Fit to Print

October 25, 2009admin 233 Comments »

Upon the cultivation of blogging, news readers have developed new ways to seek their information and current events. Blogging is the hippest way to communicate your ideas as well as what your interpretation of the news is. Look at the Drudge Report, this is a blog that several people visit to find out what is going on today. As stated in Bruns’ The Next Generation, “Much of the work of alternative online news sites can be described as a form of remote commentary or annotation of what is covered in the mainstream news.

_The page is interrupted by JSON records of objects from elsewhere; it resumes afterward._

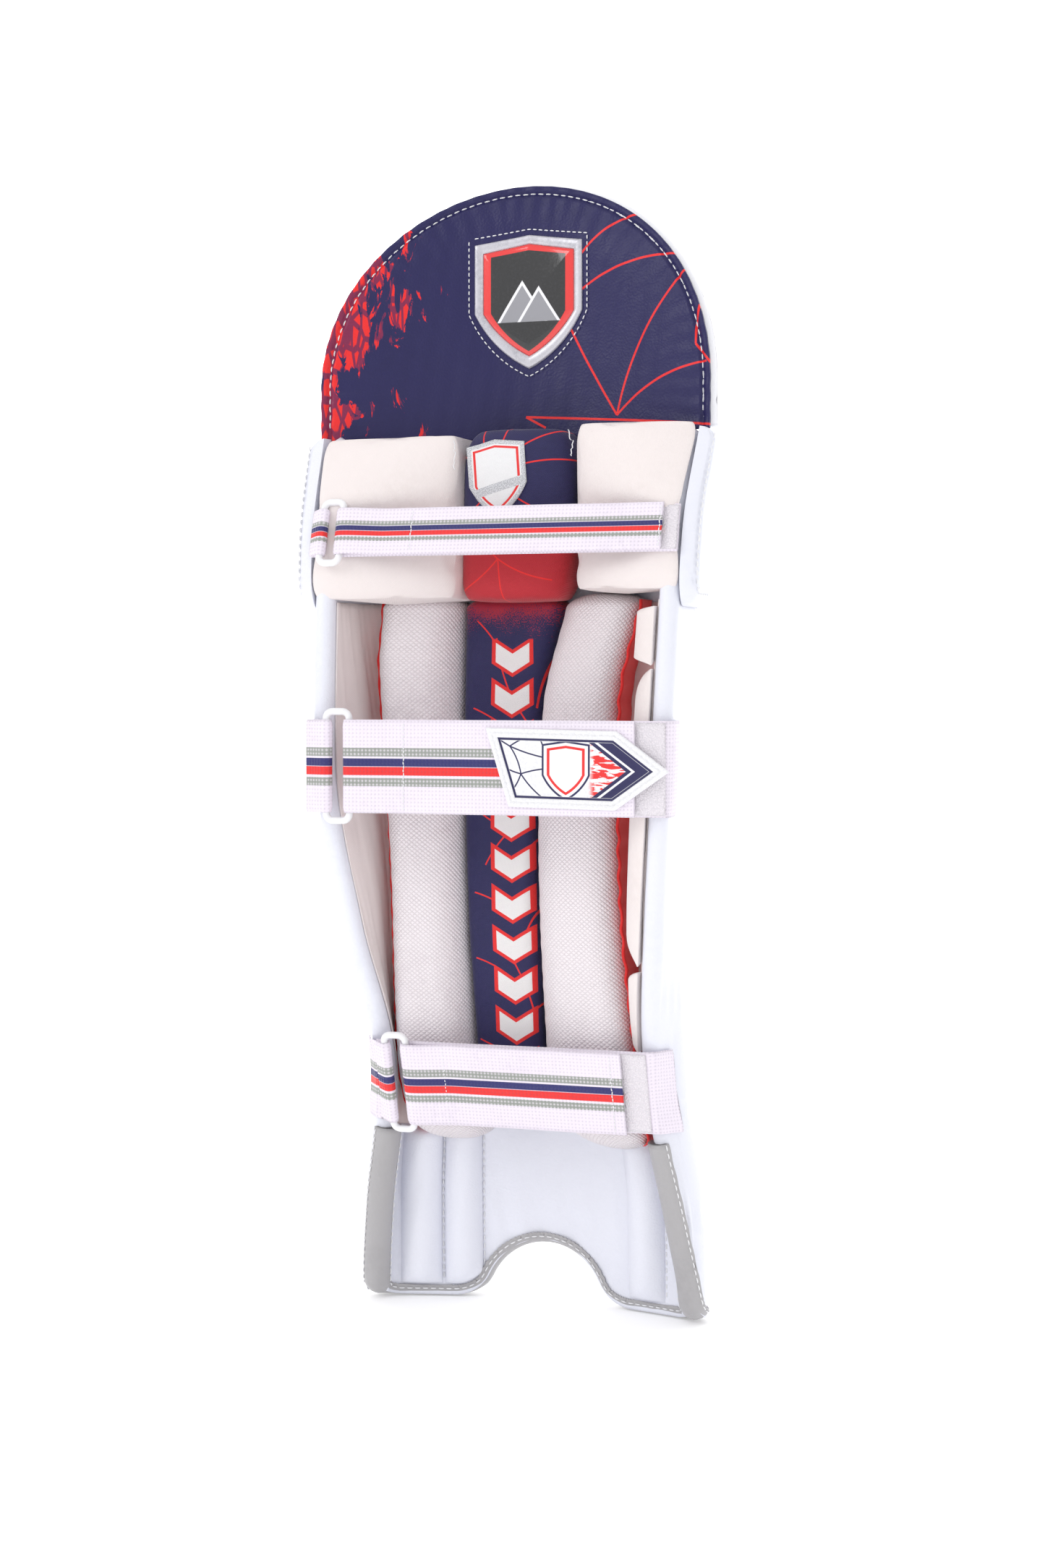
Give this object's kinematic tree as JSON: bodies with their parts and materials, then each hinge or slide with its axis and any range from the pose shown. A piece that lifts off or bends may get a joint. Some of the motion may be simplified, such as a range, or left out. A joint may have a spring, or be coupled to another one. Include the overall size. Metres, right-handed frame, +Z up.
{
  "type": "cricket leg pad",
  "caption": "Cricket batting leg guard: a padded U-shaped shell with knee rolls, shin ribs, a domed top flap, soft bolsters and striped hook-and-loop straps on rings.",
  "frame": {"origin": "on the ground, under the middle of the pad's bounding box, with the pad standing on its bottom edge", "axes": "+Z up the leg, +Y out of the front (ball side), -Y towards the leg side and its straps, +X to the right as seen from the leg side"},
  "size_m": [0.2418, 0.1394, 0.652],
  "materials": {
    "pu_white": "semi-gloss synthetic leather",
    "pu_navy": "semi-gloss printed synthetic leather",
    "pu_silver": "metallic synthetic leather",
    "foam": "open-cell foam",
    "cane": "natural",
    "twill_cream": "cotton twill",
    "mesh_white": "spacer mesh",
    "print_navy": "printed polyester",
    "webbing": "woven webbing",
    "loop": "brushed loop tape",
    "hook": "hook tape",
    "ring_plastic": "moulded",
    "badge_silver": "moulded, silver",
    "badge_black": "moulded, glossy",
    "patch_print": "printed woven patch",
    "patch_rubber": "moulded soft rubber"
  },
  "bodies": {
    "pad": {"front_cover": "pu_white", "front_foam": "foam", "wall_foam_left": "foam", "wall_foam_right": "foam", "wall_lining_left": "twill_cream", "wall_lining_right": "twill_cream", "instep_lining": "pu_white", "lower_binding": "pu_silver", "front_rib_1": "pu_white", "front_rib_2": "pu_white", "front_rib_3": "pu_white", "front_rib_4": "pu_white", "front_rib_5": "pu_white", "front_rib_6": "pu_white", "front_rib_7": "pu_white", "cane_rods": "cane", "knee_roll_lower": "pu_white", "knee_roll_middle": "pu_white", "knee_roll_upper": "pu_white", "knee_wing_left": "pu_white", "knee_wing_right": "pu_white", "bolster_left": "mesh_white", "bolster_right": "mesh_white", "bolster_core_left": "foam", "bolster_core_right": "foam", "shin_strip": "print_navy", "knee_pillow_left": "twill_cream", "knee_pillow_right": "twill_cream", "knee_centre_pad": "print_navy", "knee_patch": "patch_print", "side_roll_upper": "twill_cream", "side_pad": "twill_cream", "side_roll_lower": "twill_cream", "instep_roll_left_outer": "pu_white", "instep_roll_left_inner": "pu_white", "instep_roll_right": "pu_white", "knee_tab": "webbing", "knee_strap_anchor": "webbing", "knee_loop_tape": "loop", "calf_tab": "webbing", "calf_strap_anchor": "webbing", "calf_loop_tape": "loop", "ankle_tab": "webbing", "ankle_strap_anchor": "webbing", "ankle_loop_tape": "loop"},
    "top_flap": {"flap_cover": "pu_white", "flap_foam": "foam", "flap_liner": "pu_navy", "badge_rim": "badge_silver", "badge_face": "badge_black"},
    "knee_ring_body": {"knee_ring": "ring_plastic"},
    "knee_strap_end": {"knee_strap_free": "webbing", "knee_hook_patch": "hook"},
    "calf_ring_body": {"calf_ring": "ring_plastic"},
    "calf_strap_end": {"calf_strap_free": "webbing", "calf_hook_patch": "hook", "calf_tip_patch": "patch_rubber"},
    "ankle_ring_body": {"ankle_ring": "ring_plastic"},
    "ankle_strap_end": {"ankle_strap_free": "webbing", "ankle_hook_patch": "hook"}
  },
  "joints": [
    {"name": "knee_ring_swivel", "type": "hinge", "parent": "pad", "child": "knee_ring_body", "pos_m": [-0.101, -0.05144, 0.4511], "axis": [0, -0.2756, -0.9613], "range_deg": [0, 15]},
    {"name": "knee_strap_peel", "type": "hinge", "parent": "knee_ring_body", "child": "knee_strap_end", "pos_m": [-0.089, -0.05144, 0.4511], "axis": [0, -0.2756, -0.9613], "range_deg": [0, 120]},
    {"name": "calf_ring_swivel", "type": "hinge", "parent": "pad", "child": "calf_ring_body", "pos_m": [-0.0925, -0.0656, 0.32], "axis": [0, 0, -1], "range_deg": [0, 15]},
    {"name": "calf_strap_peel", "type": "hinge", "parent": "calf_ring_body", "child": "calf_strap_end", "pos_m": [-0.0785, -0.0656, 0.32], "axis": [0, 0, -1], "range_deg": [0, 120]},
    {"name": "ankle_ring_swivel", "type": "hinge", "parent": "pad", "child": "ankle_ring_body", "pos_m": [-0.075, -0.01665, 0.1359], "axis": [0, 0.2756, -0.9613], "range_deg": [0, 15]},
    {"name": "ankle_strap_peel", "type": "hinge", "parent": "ankle_ring_body", "child": "ankle_strap_end", "pos_m": [-0.062, -0.01665, 0.1359], "axis": [0, 0.2756, -0.9613], "range_deg": [0, 120]},
    {"name": "top_flap_flex", "type": "hinge", "parent": "pad", "child": "top_flap", "pos_m": [0, 0.0317, 0.509], "axis": [-1, 0, 0], "range_deg": [0, 20], "stiffness_Nm_per_rad": 3}
  ]
}
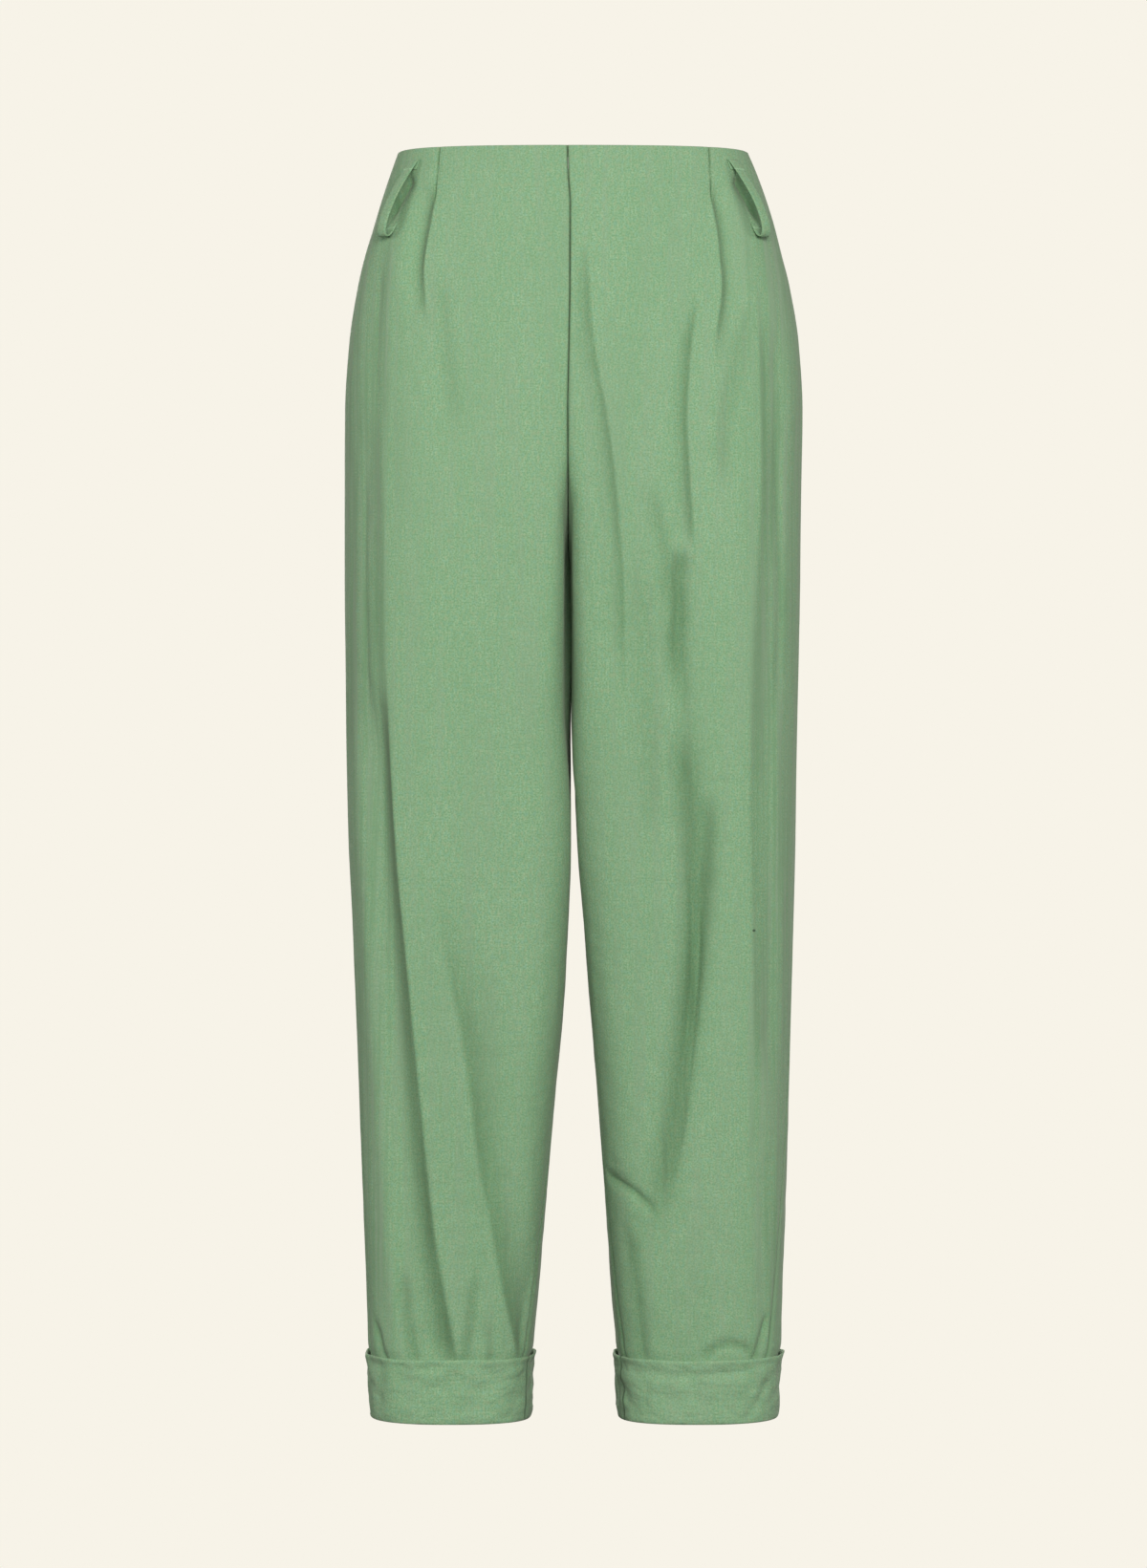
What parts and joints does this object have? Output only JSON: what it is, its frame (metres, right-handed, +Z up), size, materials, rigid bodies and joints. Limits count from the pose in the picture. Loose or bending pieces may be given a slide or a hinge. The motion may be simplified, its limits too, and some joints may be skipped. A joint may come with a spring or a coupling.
{
  "type": "cotton trousers",
  "caption": "Tapered cotton trousers, filled out as if worn, with a clean waist edge, front darts, belt loops and turned-up cuffs.",
  "frame": {"origin": "middle of the waist opening, at the height of the waist edge at the sides", "axes": "+Z up, the front faces -Y, the wearer's right leg is at -X"},
  "size_m": [0.3535, 0.2379, 0.976],
  "materials": {
    "cotton": "matt two-tone cotton weave with a soft sheen",
    "zip_tape": "matt woven tape",
    "zip_metal": "satin"
  },
  "bodies": {
    "trousers": {"front_right": "cotton", "front_left": "cotton", "back_right": "cotton", "back_left": "cotton", "cuff_right": "cotton", "cuff_left": "cotton", "belt_loop_right": "cotton", "belt_loop_left": "cotton", "zip_tape_right": "zip_tape", "zip_tape_left": "zip_tape", "zip_slider": "zip_metal"},
    "zip_pull": {"zip_pull": "zip_metal"}
  },
  "joints": [
    {"name": "zip_pull_hinge", "type": "hinge", "parent": "trousers", "child": "zip_pull", "pos_m": [0, 0.096, -0.00803], "axis": [1, 0, 0], "range_deg": [0, 150]}
  ]
}
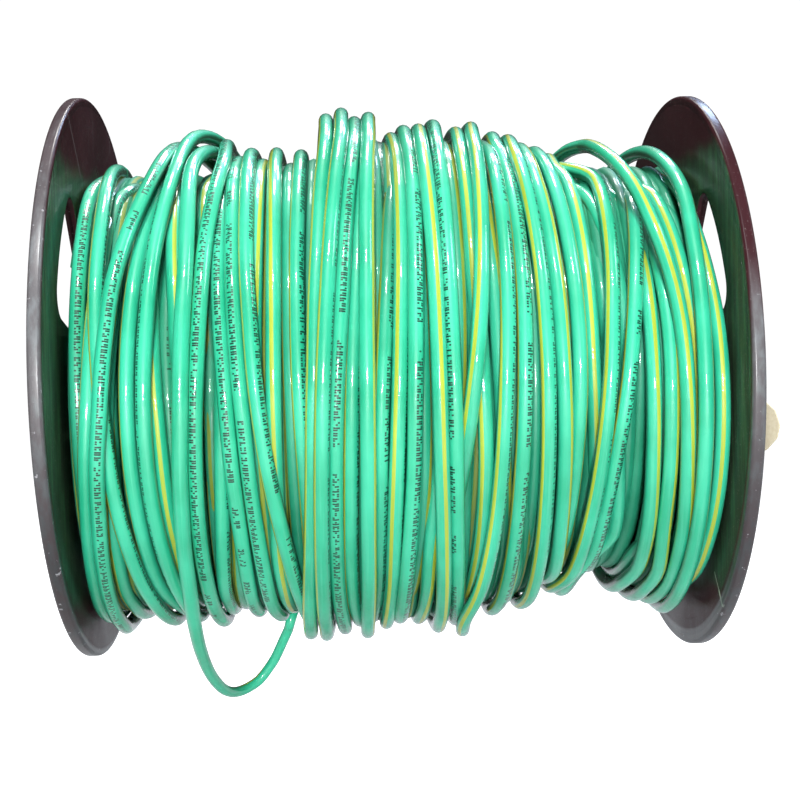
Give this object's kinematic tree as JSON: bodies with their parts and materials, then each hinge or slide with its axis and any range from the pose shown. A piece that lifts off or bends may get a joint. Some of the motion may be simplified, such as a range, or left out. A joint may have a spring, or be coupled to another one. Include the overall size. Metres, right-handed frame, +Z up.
{
  "type": "wire spool",
  "caption": "Black plastic reel, two windowed flanges on a barrel, wound full of green building wire with a yellow stripe; one turn sags below as a slack loop.",
  "frame": {"origin": "on the spool axis, midway between the two flanges' inner faces", "axes": "+X along the spool axis towards the flange with the label, +Z up, the front of the spool faces -Y"},
  "size_m": [0.2184, 0.165, 0.1837],
  "materials": {
    "reel_plastic": "moulded polystyrene, satin gloss, scuffed rim",
    "core_plastic": "satin",
    "wire_jacket": "clear nylon over green PVC with a yellow stripe, high gloss",
    "wire_insulation": "satin PVC",
    "copper": "bright bare copper",
    "label_paper": "matt, blank"
  },
  "bodies": {
    "spool": {"left_flange": "reel_plastic", "right_flange": "reel_plastic", "core_barrel": "core_plastic", "winding_layer_01": "wire_jacket", "winding_layer_02": "wire_jacket", "winding_layer_03": "wire_jacket", "winding_layer_04": "wire_jacket", "winding_layer_05": "wire_jacket", "winding_layer_06": "wire_jacket", "winding_layer_07": "wire_jacket", "winding_layer_08": "wire_jacket", "winding_layer_09": "wire_jacket", "outer_winding": "wire_jacket", "loose_turn_left": "wire_jacket", "loose_turn_middle": "wire_jacket", "loose_turn_centre": "wire_jacket", "loose_turn_right": "wire_jacket", "slack_turn": "wire_jacket", "tail_lead": "wire_jacket", "start_end_jacket": "wire_jacket", "start_end_conductor": "copper", "reel_label": "label_paper"},
    "slack_loop": {"slack_loop": "wire_jacket"},
    "wire_tail": {"tail_jacket": "wire_jacket", "tail_insulation": "wire_insulation", "tail_strand_01": "copper", "tail_strand_02": "copper", "tail_strand_03": "copper", "tail_strand_04": "copper", "tail_strand_05": "copper", "tail_strand_06": "copper", "tail_strand_07": "copper", "tail_strand_08": "copper", "tail_strand_09": "copper", "tail_strand_10": "copper", "tail_strand_11": "copper", "tail_strand_12": "copper", "tail_strand_13": "copper", "tail_strand_14": "copper", "tail_strand_15": "copper", "tail_strand_16": "copper", "tail_strand_17": "copper", "tail_strand_18": "copper", "tail_strand_19": "copper"},
    "label_flap": {"label_flap": "label_paper"}
  },
  "joints": [
    {"name": "slack_loop_swing", "type": "hinge", "parent": "spool", "child": "slack_loop", "pos_m": [-0.05625, -0.053, -0.05723], "axis": [0.3834, 0.8543, -0.3511], "range_deg": [-35, 10]},
    {"name": "tail_bend", "type": "hinge", "parent": "spool", "child": "wire_tail", "pos_m": [-0.0928, 0.07048, -0.02565], "axis": [0, 0, 1], "range_deg": [-45, 50]},
    {"name": "label_peel", "type": "hinge", "parent": "spool", "child": "label_flap", "pos_m": [0.08965, -0.06025, -0.0173], "axis": [0, 0, 1], "range_deg": [-18, 60]}
  ]
}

In doing so, alternative online news frequently practices what can be described as gatewatching (see Bruns 2005a), as opposed to traditional journalistic gatekeeping: where in an age of easy publication and distribution of content over the Net no one news organization has the power any more to choose what news is ‘fit to print’ and what news is discarded, and where therefore the ‘gates’ of publication have multiplied beyond all control, such alternative online news publishers watch the gates of as many other news (and newsworthy) organizations, and analyze, evaluate, and discuss the information which passes through them.” This quote by Bruns is an example of how exactly the process of receiving and searching for news has developed. Bruns makes a valid point when he shows how news is splattered all over the internet, there is absolutely no filter. Anyone can write about anything they feel is important, or not important. This can be a good thing and a bad thing, it certainly is exercising one’s freedom of speech.

blogging

The Drudge Report does just this, it “watches” the news, writes about the news, and reports to the public about current events. But is this blog really considered hard facts and hard news? And how, in the public’s eye, can we determine what news is real and what is fabricated? We go by what we like to hear and what instinctively is most attractive. Main stream media does contribute to this blogosphere of a community and allows viewers to expand this news beyond an online discussion. This phenomenon actually filters back information taken from average viewers and allows blogging to triumph over print and TV. Now, people are more interested on opinions of the facts of the news, not necessarily the news itself. Blogging and the expansion of news are in direct competition with traditional media outlets. I think this competition will give our news outlets a better insight to what our society is demanding in information and how they receive the news itself. Also, media gatekeeping’s role has also been shifted along with media’s role in society. We don’t look to the media for news immediately because we can get it faster on our phones at a blog that we read daily. The shift will be interesting and will help us interpret the news and give the gatewatchers a bigger industry to tap into.